Le dicen “el labios-gruesos (thicklips)” por motivo doble: uno, la burla a su apariencia, el segundo, arguyendo a que es un bocón que no cumple. “Nada pervierte más una discusión que recurrir a los descalificativos físicos. Ni que me fuera a amedrentar”, piensa. “Y acá, de este lado, me dicen el huevosdeoro. Y eso tampoco me envalentona.”
Es martes. Ya está entrando la noche y hace calor para ser marzo. O al menos así lo siente, al grado en que tiene desabotonado el chaleco de su traje de tres piezas y se encuentra en mangas de camisa.
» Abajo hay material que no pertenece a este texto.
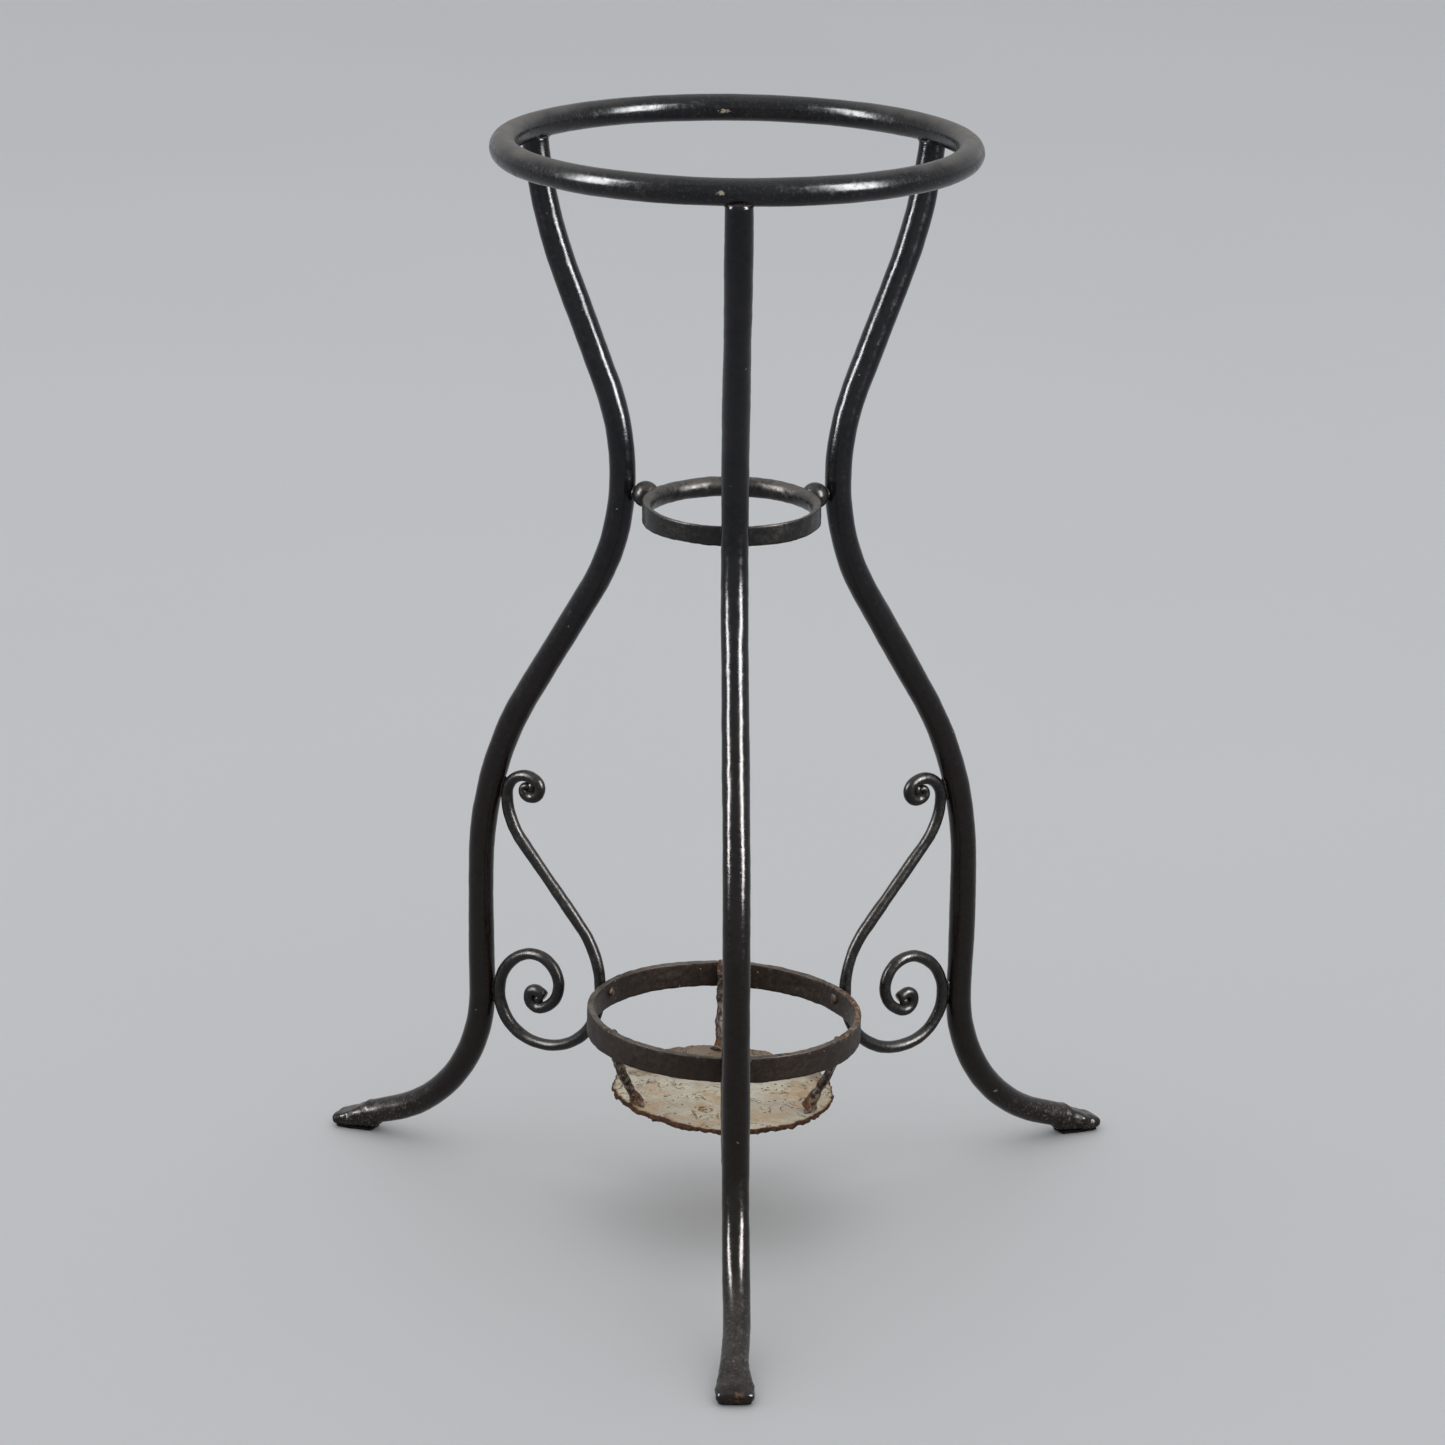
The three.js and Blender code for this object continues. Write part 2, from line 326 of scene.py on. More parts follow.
def tilted(points, tilt, height):
    """Points tilted forward and to the right about the stand's axis at a height."""
    forward, right = np.radians(tilt)
    x, y, z = points[..., 0], points[..., 1], points[..., 2] - height
    y, z = rotated(y, z, forward)
    z, x = rotated(z, x, right)
    return np.stack([x, y, z + height], -1)


def loft_faces(count, sides, closed):
    """The four-sided faces between each row and the next, and from the last to the first when
    the loft is closed."""
    faces = []
    for i in range(count if closed else count - 1):
        here, there = i * sides, (i + 1) % count * sides
        for j in range(sides):
            k = (j + 1) % sides
            faces.append((here + j, here + k, there + k, there + j))
    return faces


def piece(name, rows, finish, node=None, turn=0, closed=False, marks=None, tilt=None):
    """One object from a loft, turned about the stand's axis by degrees, then tilted. marks are
    named values for its points, which the finishes read. A tilt is ((forward, right), height)."""
    count, sides, _ = rows.shape
    x, y = rotated(rows[..., 0], rows[..., 1], math.radians(turn))
    points = np.stack([x, y, rows[..., 2]], -1)
    if tilt:
        points = tilted(points, *tilt)
    points = ((points + [AXIS.x, AXIS.y, 0]).reshape(-1, 3) * MM).tolist()
    faces = loft_faces(count, sides, closed)
    values = {}
    for key, mark in (marks or {}).items():
        values[key] = np.broadcast_to(mark, (count, sides)).ravel().tolist()
    for end in () if closed else (0, count - 1):
        first = end * sides
        points.append(np.mean(points[first:first + sides], axis=0).tolist())
        faces += [(first + j, first + (j + 1) % sides, len(points) - 1) for j in range(sides)]
        for value in values.values():
            value.append(value[first])
    mesh = bpy.data.meshes.new(name)
    mesh.from_pydata(points, [], faces)
    outward(mesh)
    for key, value in values.items():
        mesh.attributes.new(key, "FLOAT", "POINT").data.foreach_set("value", value)
    mesh.materials.append(finish)
    made = bpy.data.objects.new(name, mesh)
    bpy.context.scene.collection.objects.link(made)
    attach(made, BODY)
    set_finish(made, finish["slot"])
    if node:
        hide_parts(node)
    return made


def outward(mesh):
    """Turns every face outwards and shades the mesh smooth."""
    work = bmesh.new()
    work.from_mesh(mesh)
    bmesh.ops.recalc_face_normals(work, faces=work.faces)
    for face in work.faces:
        face.smooth = True
    work.to_mesh(mesh)
    work.free()


def weld(name, centre, direction, finish, turn, seed, reach, radius, rust=0.0, tilt=None):
    """A lumpy spindle of weld along a direction."""
    share = np.linspace(-1, 1, 17)
    outline = [(max(radius * math.sqrt(1 - 0.97 * s * s), 0.2), reach * s) for s in share]
    rows = pointed(spun(outline, 20), direction, centre)
    rows = lumps(rows, seed, (radius * 0.5, 2.8))
    marks = {"wear": 0.3, "rust": rust, "dust": 0.3}
    piece(name, rows, finish, turn=turn, marks=marks, tilt=tilt)


# ---- finishes -----------------------------------------------------------------------------


class Finish:
    """A node material, built by short calls that each return an output socket."""

    def __init__(self, slot):
        self.material = bpy.data.materials.new(f"{slot}_worn")
        self.material["slot"] = slot
        self.material.use_nodes = True
        self.nodes = self.material.node_tree.nodes
        self.links = self.material.node_tree.links
        self.shader = self.nodes["Principled BSDF"]
        self.place = self.add("TexCoord").outputs["Object"]

    def add(self, kind, inputs=None, **settings):
        """A new shader node with its settings and inputs."""
        node = self.nodes.new("ShaderNode" + kind)
        for key, value in settings.items():
            setattr(node, key, value)
        for key, value in (inputs or {}).items():
            self.feed(node.inputs[key], value)
        return node

    def feed(self, socket, value):
        """Links a socket to an output, or sets its own value."""
        if isinstance(value, bpy.types.NodeSocket):
            self.links.new(value, socket)
        else:
            socket.default_value = value

    def moved(self, offset):
        """The place of a point moved by metres, for a pattern of its own."""
        if not offset:
            return self.place
        return self.add("Mapping", {"Vector": self.place, "Location": offset}).outputs[0]

    def noise(self, size, detail=4.0, roughness=0.55, distortion=0.0, offset=None):
        """Noise from 0 to 1 whose largest lumps are about size millimetres across."""
        inputs = {
            "Vector": self.moved(offset), "Scale": 1 / MM / size, "Detail": detail,
            "Roughness": roughness, "Distortion": distortion,
        }
        return self.add("TexNoise", inputs).outputs[0]

    def math(self, operation, a, b=0.0):
        return self.add("Math", {0: a, 1: b}, operation=operation).outputs[0]

    def plus(self, a, b):
        return self.math("ADD", a, b)

    def times(self, *shares):
        """The product of several shares."""
        product = shares[0]
        for share in shares[1:]:
            product = self.math("MULTIPLY", product, share)
        return product

    def most(self, *shares):
        """The largest of several shares."""
        largest = shares[0]
        for share in shares[1:]:
            largest = self.math("MAXIMUM", largest, share)
        return largest

    def ease(self, value, low, high):
        """0 below low and 1 above high, smoothly in between. low may be the larger."""
        inputs = {"Value": value, "From Min": low, "From Max": high}
        return self.add("MapRange", inputs, interpolation_type="SMOOTHSTEP").outputs[0]

    def spots(self, size, share, spread, ragged=0.25, offset=None):
        """Scattered ragged spots, 1 inside them, size millimetres across. There is one place for
        a spot in each spread millimetres, and a share of those places is taken."""
        cells = self.add("TexVoronoi", {"Vector": self.moved(offset), "Scale": 1 / MM / spread})
        rough = self.times(self.noise(size * 0.7, 3), ragged * 2)
        edge = size / spread / 2
        distance = self.plus(cells.outputs["Distance"], self.math("SUBTRACT", rough, ragged))
        inside = self.ease(distance, edge, edge * 0.7)
        pick = self.add("SeparateColor", {"Color": cells.outputs["Color"]}).outputs[0]
        return self.times(inside, self.math("LESS_THAN", pick, share))

    def mark(self, name):
        """A value that the pieces give for each of their points, or 0 where they give none."""
        return self.add("Attribute", attribute_name=name).outputs["Fac"]

    def facing_up(self, low, high):
        """0 where the surface's normal points up by low or less, and 1 by high or more."""
        normal = self.add("NewGeometry").outputs["Normal"]
        return self.ease(self.add("SeparateXYZ", {0: normal}).outputs[2], low, high)

    def height(self, low, high):
        """0 at a height of low millimetres and 1 at high."""
        return self.ease(self.add("SeparateXYZ", {0: self.place}).outputs[2], low * MM, high * MM)

    def mix(self, share, a, b):
        """Between two colours, each a socket or three numbers."""
        node = self.add("Mix", data_type="RGBA")
        for index, value in ((0, share), (6, a), (7, b)):
            if index and not isinstance(value, bpy.types.NodeSocket):
                value = (*value, 1.0)
            self.feed(node.inputs[index], value)
        return node.outputs[2]

    def coats(self, colour, *coats):
        """A colour with coats laid over it in turn. A coat is (its share, its colour)."""
        for share, coat in coats:
            colour = self.mix(share, colour, coat)
        return colour

    def blend(self, share, a, b):
        """Between two values."""
        return self.add("Mix", {0: share, 2: a, 3: b}, data_type="FLOAT").outputs[0]

    def relief(self, *layers):
        """Bumps one over another. A layer is (values from 0 to 1, height in millimetres)."""
        normal = None
        for values, height in layers:
            inputs = {"Height": values, "Distance": abs(height) * MM, "Strength": 1.0}
            bump = self.add("Bump", inputs, invert=height < 0)
            if normal:
                self.feed(bump.inputs["Normal"], normal)
            normal = bump.outputs[0]
        self.feed(self.shader.inputs["Normal"], normal)

    def done(self, colour, roughness, ior=1.5, gleam=(1, 1, 1)):
        """The finished material; gleam tints what it reflects."""
        self.feed(self.shader.inputs["Base Color"], colour)
        self.feed(self.shader.inputs["Roughness"], roughness)
        self.shader.inputs["IOR"].default_value = ior
        if isinstance(gleam, bpy.types.NodeSocket):
            self.feed(self.shader.inputs["Specular Tint"], gleam)
        else:
            self.shader.inputs["Specular Tint"].default_value = (*gleam, 1)
        return self.material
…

Hace un día se cumplió el plazo otorgado por la Suprema Corte de Justicia de la Nación para que las compañías pagaran el adeudo que se tenía con los trabajadores, según lo fijado por la junta de Conciliación y Arbitraje.
“Ya van 24 horas en que no han cumplido con lo dictado por la máxima autoridad nacional. Son varios años de pleito y estos sátrapas no han construido las escuelas acordadas, ni hecho los hospitales que quedaron, ni bajado las horas y riesgos de trabajo y mucho menos, aumentado los sueldos mínimos”.
Todavía tuvo la deferencia de reunirse, apenas ayer, con los representantes de las compañías antes de que se cumpliera el plazo legal para tratar de llegar a un acuerdo beneficioso para ambas partes. Pero se negaron. “No dieron ni un pasito pa’tras”. Mintieron una y otra vez, diciendo que no tenían recursos. Aún cuando el mismísimo Silva Herzog, elegido por sugerencia de las empresas petroleras, hizo un estudio que demostraba que podían con sobras cumplir con lo dictaminado por el tribunal.
“No pueden seguir viéndonos la cara. He sido lo suficientemente paciente. Desde el primer año de mi gobierno han abusado de su poderío. Se negaron por ejemplo, con todos sus recursos, a la existencia de sindicatos en 1935. Tres años ya de eso. No me dejan más opción que obligarlos a cumplir hoy, con lo que dicta la ley”, medita. —Por favor, deténgase tan pronto vea cable de teléfono — le indicó de pronto el General Cárdenas a su chofer, quien conducía el automóvil de regreso a la ciudad de México. —¿Ericsson, mi general? — le preguntó el chofer. En ese entonces, en la ciudad de México las redes telefónicas estaban divididas: el teléfono de una empresa no podía comunicarse con una línea de la competencia.
Finalmente, encontró cómo poder hacer un telefonema desde una pequeña propiedad en la desviación a Palmira, casi llegando a Cuernavaca, en esa carretera federal que conecta a la ciudad de México con el puerto de Acapulco. Le marcó a su amigo y Ministro de Comunicaciones y Obras Públicas, el General Múgica: “Si no obedecen a la Suprema Corte, los obligo”, le dijo. “Lo acabo de decidir. O cumplen todos los puntos del laudo, o los expropiamos”.
Se subió de nuevo al carro en absoluto silencio. Le temblaban las piernas. Recordó entonces un antecedente similar: en 1915, pasó justo con la compañía Telefónica y Telegráfica Mexicana, que se negó a cumplir las demandas de los trabajadores y despidió injustificadamente a los empleados que habían emplazado a huelga. El entonces Presidente Obregón incautó los bienes a nombre del Estado y nombró a un gerente general del Estado: Luis N. Morones. Cuando esa empresa se negó a cumplir con la ley, se hizo lo único que podía hacer el gobierno. Pero ahora, todas las petroleras han formado bloque y creen que podrán más que yo y más que el Estado Mexicano.
Creen que pueden alargar la huelga por más tiempo, pues hacerlo paralizará a México: no hay un solo motor, auto, camión, que podrá circular sin gasolina. Los daños económicos serán brutales. Ni las medicinas ni la comida llegará a los lugares de consumo. Creen que me podrán dar un golpe de Estado después de eso… “Ya veremos”, dijo en voz alta cuando se alcanzó a divisar a lo lejos los miles de focos que iluminaban la madrugada de la ciudad de México en 1938.